DATA TO PROCESS
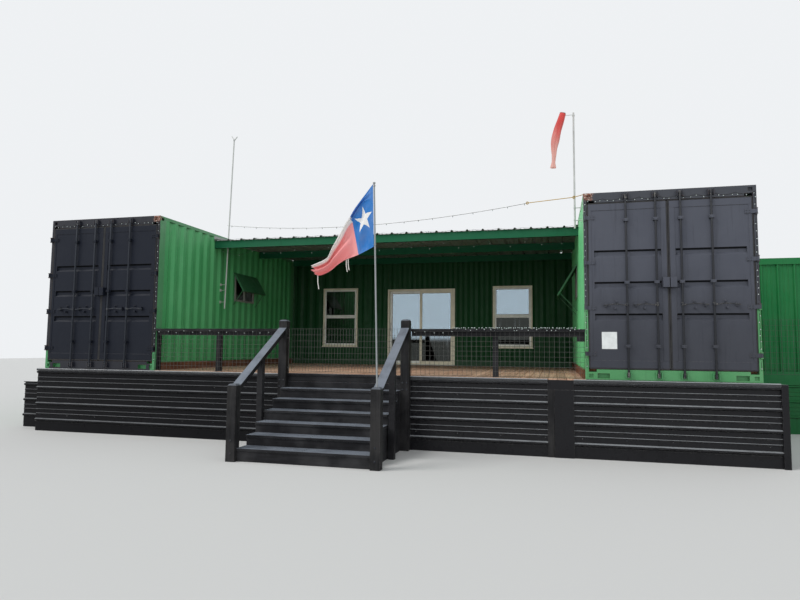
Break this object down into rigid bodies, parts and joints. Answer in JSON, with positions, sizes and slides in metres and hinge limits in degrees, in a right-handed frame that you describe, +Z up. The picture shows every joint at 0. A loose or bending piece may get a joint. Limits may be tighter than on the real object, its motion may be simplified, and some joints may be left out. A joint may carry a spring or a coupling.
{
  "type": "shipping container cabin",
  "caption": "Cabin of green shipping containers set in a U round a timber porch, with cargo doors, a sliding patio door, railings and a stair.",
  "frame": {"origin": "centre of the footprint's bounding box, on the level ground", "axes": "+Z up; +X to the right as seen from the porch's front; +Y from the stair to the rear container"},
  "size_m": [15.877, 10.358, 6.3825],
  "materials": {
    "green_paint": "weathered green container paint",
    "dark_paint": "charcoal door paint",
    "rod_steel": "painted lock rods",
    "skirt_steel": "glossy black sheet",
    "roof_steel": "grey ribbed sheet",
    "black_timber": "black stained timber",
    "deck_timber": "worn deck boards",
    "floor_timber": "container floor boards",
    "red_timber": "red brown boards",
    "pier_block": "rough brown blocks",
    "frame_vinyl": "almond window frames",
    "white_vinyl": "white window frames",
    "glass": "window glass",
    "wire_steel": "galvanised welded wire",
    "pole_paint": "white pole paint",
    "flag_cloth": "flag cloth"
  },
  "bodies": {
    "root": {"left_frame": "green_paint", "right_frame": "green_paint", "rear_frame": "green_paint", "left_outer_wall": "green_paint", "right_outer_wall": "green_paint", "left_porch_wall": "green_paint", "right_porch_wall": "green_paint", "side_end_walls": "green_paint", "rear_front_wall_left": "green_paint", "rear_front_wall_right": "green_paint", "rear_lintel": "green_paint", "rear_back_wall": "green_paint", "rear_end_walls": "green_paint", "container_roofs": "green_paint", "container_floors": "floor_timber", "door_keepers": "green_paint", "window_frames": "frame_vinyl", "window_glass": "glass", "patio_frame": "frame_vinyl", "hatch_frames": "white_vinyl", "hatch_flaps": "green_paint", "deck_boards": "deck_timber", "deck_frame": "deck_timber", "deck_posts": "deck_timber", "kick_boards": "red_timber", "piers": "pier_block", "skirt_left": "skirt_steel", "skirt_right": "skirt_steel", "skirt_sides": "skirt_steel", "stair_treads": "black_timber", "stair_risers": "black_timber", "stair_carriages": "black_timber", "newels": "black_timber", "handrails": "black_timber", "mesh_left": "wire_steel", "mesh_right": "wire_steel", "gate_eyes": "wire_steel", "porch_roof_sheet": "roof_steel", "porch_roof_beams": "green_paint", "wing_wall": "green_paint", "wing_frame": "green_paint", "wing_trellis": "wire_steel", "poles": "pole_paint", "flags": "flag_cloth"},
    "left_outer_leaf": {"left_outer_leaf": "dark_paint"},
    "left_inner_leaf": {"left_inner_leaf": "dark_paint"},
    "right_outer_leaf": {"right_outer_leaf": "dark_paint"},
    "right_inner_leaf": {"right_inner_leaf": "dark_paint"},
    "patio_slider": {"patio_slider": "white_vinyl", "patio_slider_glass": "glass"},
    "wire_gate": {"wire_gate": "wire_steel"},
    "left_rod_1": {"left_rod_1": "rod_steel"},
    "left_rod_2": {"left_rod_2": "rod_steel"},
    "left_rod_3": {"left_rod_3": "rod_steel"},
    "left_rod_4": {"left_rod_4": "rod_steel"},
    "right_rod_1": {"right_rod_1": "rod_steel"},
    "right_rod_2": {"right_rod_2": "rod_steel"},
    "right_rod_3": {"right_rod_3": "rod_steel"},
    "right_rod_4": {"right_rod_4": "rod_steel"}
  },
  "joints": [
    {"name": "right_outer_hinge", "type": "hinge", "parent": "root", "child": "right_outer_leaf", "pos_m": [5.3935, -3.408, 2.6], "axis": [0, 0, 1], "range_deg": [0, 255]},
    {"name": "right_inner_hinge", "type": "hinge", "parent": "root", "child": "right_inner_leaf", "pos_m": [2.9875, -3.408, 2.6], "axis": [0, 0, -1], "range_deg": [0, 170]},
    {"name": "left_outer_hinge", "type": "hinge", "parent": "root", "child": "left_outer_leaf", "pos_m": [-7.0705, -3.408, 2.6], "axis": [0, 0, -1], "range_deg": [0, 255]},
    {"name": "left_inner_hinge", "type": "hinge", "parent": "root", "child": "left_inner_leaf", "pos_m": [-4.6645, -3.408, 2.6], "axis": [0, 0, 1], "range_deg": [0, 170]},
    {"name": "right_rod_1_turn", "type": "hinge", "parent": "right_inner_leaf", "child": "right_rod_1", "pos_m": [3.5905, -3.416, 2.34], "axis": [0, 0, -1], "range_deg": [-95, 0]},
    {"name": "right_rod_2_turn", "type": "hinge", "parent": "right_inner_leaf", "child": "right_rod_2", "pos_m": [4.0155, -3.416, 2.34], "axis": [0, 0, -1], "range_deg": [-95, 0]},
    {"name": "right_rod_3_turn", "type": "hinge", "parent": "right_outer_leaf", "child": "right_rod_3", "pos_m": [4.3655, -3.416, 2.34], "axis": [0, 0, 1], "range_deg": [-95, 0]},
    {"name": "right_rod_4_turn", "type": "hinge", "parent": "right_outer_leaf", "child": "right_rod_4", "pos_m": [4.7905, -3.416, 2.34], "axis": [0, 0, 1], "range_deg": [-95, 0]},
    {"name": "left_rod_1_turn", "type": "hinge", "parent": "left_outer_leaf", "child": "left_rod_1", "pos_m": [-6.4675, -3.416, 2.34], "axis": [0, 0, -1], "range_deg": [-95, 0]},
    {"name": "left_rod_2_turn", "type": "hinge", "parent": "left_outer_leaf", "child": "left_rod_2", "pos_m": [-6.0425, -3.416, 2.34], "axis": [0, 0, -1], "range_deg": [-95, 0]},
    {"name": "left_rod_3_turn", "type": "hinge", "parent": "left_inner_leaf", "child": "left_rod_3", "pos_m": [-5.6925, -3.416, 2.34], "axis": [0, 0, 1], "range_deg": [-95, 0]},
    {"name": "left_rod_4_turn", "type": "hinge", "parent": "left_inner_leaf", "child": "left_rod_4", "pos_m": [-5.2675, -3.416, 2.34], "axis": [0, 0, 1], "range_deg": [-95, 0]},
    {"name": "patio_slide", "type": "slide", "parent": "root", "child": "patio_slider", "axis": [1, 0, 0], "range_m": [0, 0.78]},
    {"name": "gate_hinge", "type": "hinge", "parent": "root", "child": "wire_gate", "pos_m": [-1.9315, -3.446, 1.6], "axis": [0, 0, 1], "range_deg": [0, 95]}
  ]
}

--

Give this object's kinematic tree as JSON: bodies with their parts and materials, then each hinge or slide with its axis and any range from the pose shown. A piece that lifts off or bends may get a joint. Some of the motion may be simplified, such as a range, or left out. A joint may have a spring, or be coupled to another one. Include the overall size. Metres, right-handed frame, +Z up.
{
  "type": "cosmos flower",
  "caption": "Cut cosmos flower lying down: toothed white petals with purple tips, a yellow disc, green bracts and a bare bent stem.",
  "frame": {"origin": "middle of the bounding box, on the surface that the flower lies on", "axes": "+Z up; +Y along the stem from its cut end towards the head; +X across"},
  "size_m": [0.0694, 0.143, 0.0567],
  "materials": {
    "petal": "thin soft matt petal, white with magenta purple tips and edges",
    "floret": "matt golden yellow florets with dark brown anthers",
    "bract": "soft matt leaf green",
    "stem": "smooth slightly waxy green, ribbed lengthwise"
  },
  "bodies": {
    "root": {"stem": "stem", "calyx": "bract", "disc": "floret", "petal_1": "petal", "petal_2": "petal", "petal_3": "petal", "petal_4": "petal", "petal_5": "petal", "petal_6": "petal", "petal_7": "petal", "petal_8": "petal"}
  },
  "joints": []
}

...

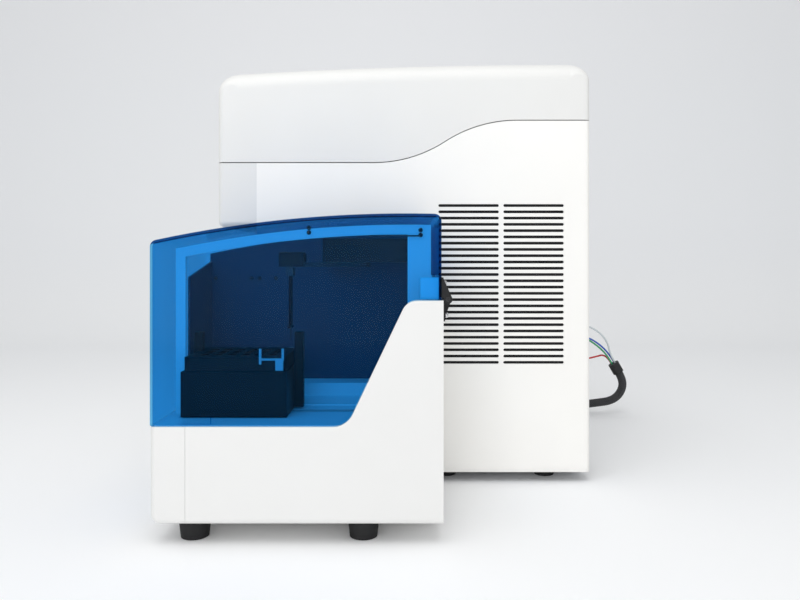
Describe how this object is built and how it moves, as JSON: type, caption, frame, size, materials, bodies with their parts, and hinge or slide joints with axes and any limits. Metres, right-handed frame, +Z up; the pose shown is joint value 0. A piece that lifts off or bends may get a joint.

SET EXERCISE
Report how many lines of the listing hold the string "handed", giving only the number.

ANSWER BELOW
3